The purpose of document classification is to assign the most appropriate label to a specified document. The main challenges in document classification are insufficient label information and unstructured sparse format. A semi-supervised learning (SSL) approach could be an effective solution to the former problem, whereas the consideration of multiple document representation schemes can resolve the latter problem. Co-training is a popular SSL method that attempts to exploit various perspectives in terms of feature subsets for the same example. In this paper, we propose multi-co-training (MCT) for improving the performance of document classification. In order to increase the variety of feature sets for classification, we transform a document using three document representation methods: term frequency–inverse document frequency (TF–IDF) based on the bag-of-words scheme, topic distribution based on latent Dirichlet allocation (LDA), and neural-network-based document embedding known as document to vector (Doc2Vec). The experimental results demonstrate that the proposed MCT is robust to parameter changes and outperforms benchmark methods under various conditions.

Introduction

Document classification is one of the main tasks of text mining and has been used in several applications [6] such as spam filtering [3] and sentiment analysis [10], [11], [20]. There are two main challenges for document classification: insufficient label information [19] and absence of an optimal representation method [12]. For document classification, no systematic and automated process is available that can be used to assign class labels to a large number of documents and then update the classification model simultaneously. Meanwhile, in numerous other classifications, once a new dataset is obtained, its class label is automatically determined. For example, in the customer churn classification of the telecommunication industry, the class labels, i.e., to stay or to leave, can be automatically determined because the customer status is periodically updated [1]. In addition, for the daily stock market prediction in the financial industry, the fluctuating price of a certain equity, which is the class label for the task, is also automatically determined when the market is closed on that day. However, the label assignment for documents is human-labor intensive, time consuming, and cost ineffective. Moreover, because a document is a list of words with a variable length, for further analysis, it should be transformed into a fixed size of numerical vector. Although document representation methods are available, such as term frequency and inverse document frequency (TF–IDF) [23] and the recently proposed neural network-based distributed representation [16], no document representation method performs higher than the other methods, for all text analytics tasks.

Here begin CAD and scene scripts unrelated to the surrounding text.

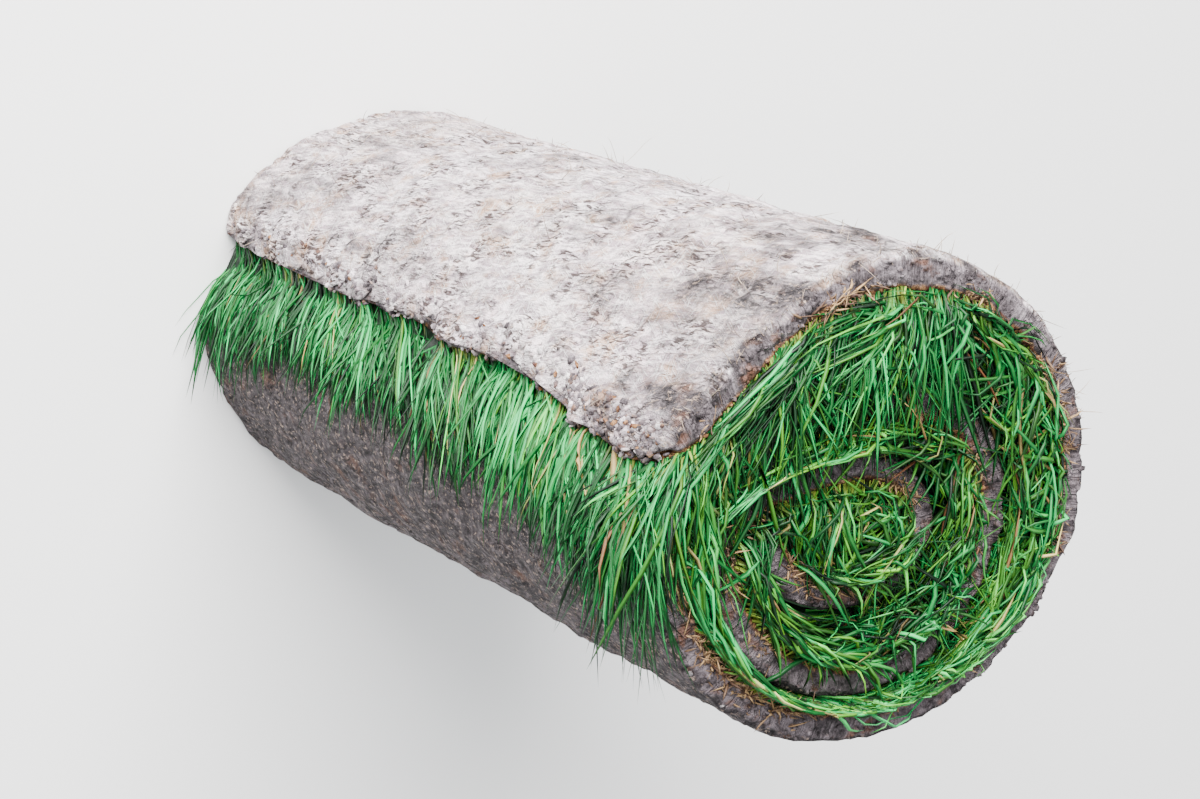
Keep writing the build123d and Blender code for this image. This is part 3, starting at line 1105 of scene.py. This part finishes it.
def dry_stems(count, seed):
    """Dead stems that lie on the cut end in clumps, at the edge that the grass grows from."""
    chance = np.random.default_rng(seed)
    run = chance.uniform(run_at(-0.85), run_at(10.8), 3 * count)
    run = run[smooth_noise(seed + 2, run / 30) + chance.normal(0, 0.15, len(run)) > 0.20][:count]
    count = len(run)
    depth = np.clip(chance.normal(17.0, 3.6, count), 4, 22)
    station = station_at(run)
    root = worn_place(station, run * 0 + 0.5, depth)
    _, start, lay = rooted(station, run * 0 + 2.0)
    way = lay * chance.normal(0, 0.9, count)[:, None]
    way = way + start * chance.normal(0.25, 0.6, count)[:, None]
    way[:, 2] += chance.uniform(0.05, 0.7, count)
    bend = chance.normal(0, 0.35, (count, 3))
    path = bowed(root, way, bend, chance.uniform(3, 11, count), rings=4)
    marks = {"shade": chance.random(count) ** 1.6}
    carried(
        "dry_stems", path, chance.uniform(0.7, 2.1, count), marks, seed + 1,
        owner=("soil_mat", "soil"), material=dry_stem,
    )


def root_hairs(count, seed):
    """Fine hairs that stand up from the flap, the crown and the flap's upper edge."""
    chance = np.random.default_rng(seed)
    at_rim = chance.random(count) < 0.3
    station = np.where(at_rim, chance.uniform(-0.97, 0.9, count), chance.uniform(-0.95, 0.6, count))
    down = np.where(at_rim, chance.uniform(0, 7, count), chance.uniform(0, LENGTH, count))
    station = np.maximum(station, behind_lip(down, 1))
    root = worn_place(station, down, down * 0 + 0.8)
    under = mat_place(station, down, MAT / 2)
    out = unit(root - under)
    way = out * chance.uniform(0.15, 0.9, count)[:, None] + chance.normal(0, 0.6, (count, 3))
    way[:, 2] += np.where(at_rim, 0.35, 0.0)
    bend = chance.normal(0, 0.45, (count, 3))
    path = bowed(root, way, bend, 2.5 + 12 * chance.random(count) ** 4, rings=5)
    marks = {"shade": chance.random(count)}
    carried(
        "root_hairs", path, chance.uniform(0.35, 0.6, count), marks, seed + 1, flat=0.8,
        owner=("soil_mat", "soil"), material=root_hair,
    )


crumbs_on_lip(900, 606)
crumbs_on_end(1100, 616)
dry_stems(1900, 626)
root_hairs(800, 636)

# Floor, light and camera


def floor():
    """A plain pale floor, level with the roll's foot."""
    mesh = bpy.data.meshes.new("floor")
    half = 6
    corners = [(-half, -half, 0), (half, -half, 0), (half, half, 0), (-half, half, 0)]
    mesh.from_pydata(corners, [], [(0, 1, 2, 3)])
    material, w, shader = new_material("pale_floor")
    w.finish(shader, (0.80, 0.80, 0.79, 1.0), 0.85)
    mesh.materials.append(material)
    new_object("floor", mesh)


def soft_light(name, place, aim, size, power, colour=(1.0, 1.0, 1.0)):
    """A square area light that faces the point it is aimed at."""
    light = bpy.data.lights.new(name, "AREA")
    light.size, light.energy, light.color = size, power, colour
    lamp = new_object(name, light)
    lamp.location = place
    lamp.rotation_euler = (Vector(aim) - Vector(place)).to_track_quat("-Z", "Y").to_euler()


def world_light(colour, strength):
    """An even pale sky all round."""
    world = bpy.data.worlds.new("studio")
    world.use_nodes = True
    background = world.node_tree.nodes["Background"]
    background.inputs["Color"].default_value = colour
    background.inputs["Strength"].default_value = strength
    bpy.context.scene.world = world


def photograph_camera(turn, dip, tilt, place, lens):
    """The photograph's view: turn, dip and tilt are told for the roll lying as it does there.

    A direction (x, y, z) round the lying roll is (x, z, -y) round the standing one.
    """
    a, e, r = (math.radians(v) for v in (turn, dip, tilt))
    ahead = Vector((-math.sin(a) * math.cos(e), math.cos(a) * math.cos(e), -math.sin(e)))
    right = Vector((math.cos(a), math.sin(a), 0))
    up = right.cross(ahead)
    right, up = right * math.cos(r) + up * math.sin(r), up * math.cos(r) - right * math.sin(r)
    stand = Matrix(((1, 0, 0), (0, 0, 1), (0, -1, 0)))
    axes = [stand @ axis for axis in (right, up, -ahead)]
    turned = Matrix(axes).transposed().to_4x4()
    turned.translation = place
    data = bpy.data.cameras.new("camera")
    data.sensor_width, data.lens = 36.0, lens
    camera = new_object("camera", data)
    camera.matrix_world = turned
    bpy.context.scene.camera = camera


floor()
world_light((0.93, 0.96, 1.0, 1.0), strength=1.2)
soft_light(
    "sky_light", (-0.5, 2.1, 1.5), aim=(0.0, 0.0, 0.35), size=2.4, power=480.0,
    colour=(1.0, 0.985, 0.98),
)
soft_light("front_light", (-0.8, 0.3, 2.6), aim=(0.0, 0.0, 0.5), size=1.8, power=40.0)
photograph_camera(turn=-29.9, dip=14.4, tilt=-0.3, place=(-0.873, 0.445, 1.833), lens=85.0)
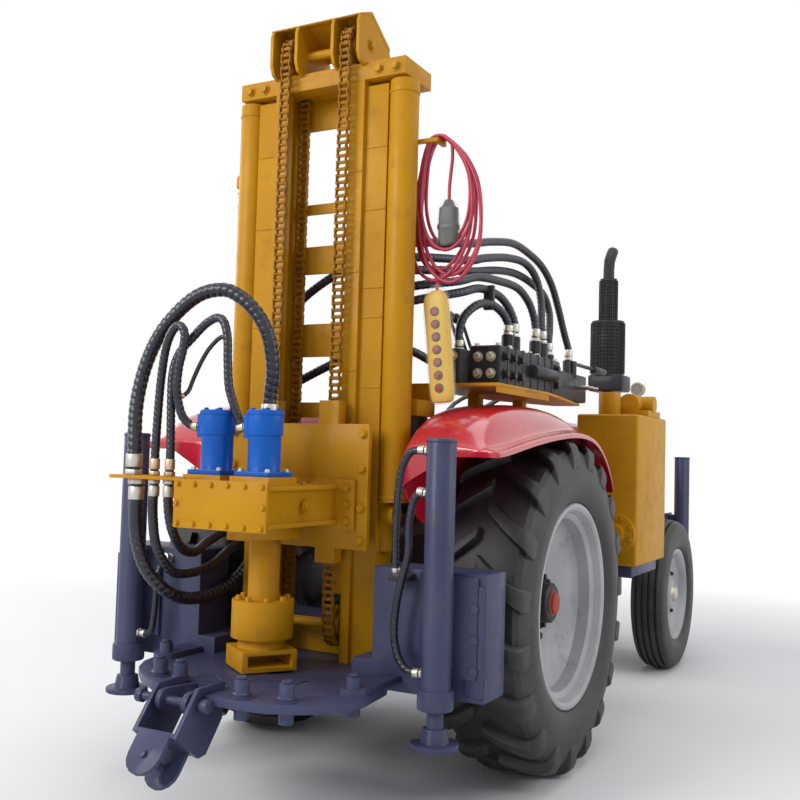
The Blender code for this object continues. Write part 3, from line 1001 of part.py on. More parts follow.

When there are only a few labeled examples but a large number of unlabeled examples are also available, one can consider employing semi-supervised learning (SSL) approaches for improving the classification performance [8]. In SSL, it is assumed that examples belonging to a single class are generated from a single distribution. Hence, although unlabeled examples cannot be explicitly used to help classification models to learn the discrimination function, they can be used to help estimate the data distribution for various classes; this, in turn, helps in obtaining an improved class boundary as compared with that obtained based on only labeled examples. Several strategies have realized the SSL concept in learning algorithms. Self-training (ST) constructs a classifier using only the labeled examples and unlabeled test examples with the current classifier [24]. If the likelihood of an unlabeled instance for a class is sufficiently high, it is included in the labeled dataset with the predicted class label. Then, a new classifier is trained based on the extended labeled dataset. This procedure is repeated until all the unlabeled examples are classified into one of the available classes. In contrast, generative models attempt to estimate the underlying data-generation function based on the labeled and unlabeled examples [9]. They can be used to determine the most appropriate distribution parameters by maximizing the posterior probability of both the labeled and unlabeled examples. Graph-based SSL is based on the assumption that a specified dataset can be expressed using a set of nodes (examples) and edges (relations between nodes, e.g., similarity or distance) [32]. Once the graph is constructed, the label information is propagated throughout the graph in order to assign appropriate class labels to the unlabeled examples.

Among the SSL approaches, co-training is highly noteworthy in that it considers data from various perspectives [5]. The premise of the co-training approach is that not all significant characteristics of data can be observed by a single view. A few characteristics can be conveniently understood using one view, whereas others can be captured using another view. Therefore, if a feature set of a specified dataset can be split into two subsets, two classifiers are trained independently based only on one feature set. Let us assume that these classifiers are Model A and Model B. The classification models evolve by teaching each other as follows: If Model A is highly confident about the prediction for an unlabeled example whereas Model B’s confidence is low, this instance is added to the training set of Model B with the label predicted by Model A. The reverse case is also likely to occur. With the aid of the other classification model, each model can learn the characteristics of the dataset that cannot be learned independently. The key indicator of success of the co-training is whether the features of the dataset can be split into the independent subsets. If the features of a specified dataset are originally generated from a single view, dividing the feature set cannot aid in improving the classification performance. In contrast, if the features are naturally generated using different views, such as the text description of an object (one view) and its image (another view), the co-training approach can effectively utilize unlabeled examples to enhance the classification performance.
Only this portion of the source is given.